Working with Kordae felt like a natural and enjoyable process because we've already been doing similar work and had similar interests. He let me into the world he was building through Earth Mother, Sky Father and its sequel Earthworks and I let him into Mojo. It was a process of dissecting each of our worlds and putting the pieces on the table then seeing how they reassembled into something new. Sometimes this would transpire into hours-long discussions about the project, life, death, race, mythology, culture, technology, the body, and so on. We let ourselves dive into conversations even if we weren't sure it was going to directly land in the project, though it usually did in one way or another.

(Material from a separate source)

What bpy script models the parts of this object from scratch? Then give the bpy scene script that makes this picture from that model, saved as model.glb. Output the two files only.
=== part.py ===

Kordae was the director so it was also a matter of allowing him to shift things intuitively and then we’d reassess the new direction and potentials that came with it. As creative director I would help frame and package these deep and complex concepts that we’d later communicate through real-time animation, diagrams, stills, or pitch presentations to an audience.
I wasn't aware of dance culture as much until working with Kordae—the idea of dance as another form of telling a story about technology and the body is different from the way I told it, which was through music and sound. But they're easy to integrate. If Kordae’s method is the dancer, mine would be the DJ.
Are there any other projects that you're excited about coming up in the future?
I’m currently in Germany, but afterwards I'll be right back in LA. We should already be in the ONX [studio residency] process by then and working on the next phase of Earthworks, which will be a lot of prototyping, creating promos, procuring funding, and then seeing how others can start to help us get this moving out with a little bit of backing. Outside of that, I’m also interested in pushing Mojo further whenever I have free time. I only showed one of the landscapes from the world, but I designed two others that I'm excited to one day show.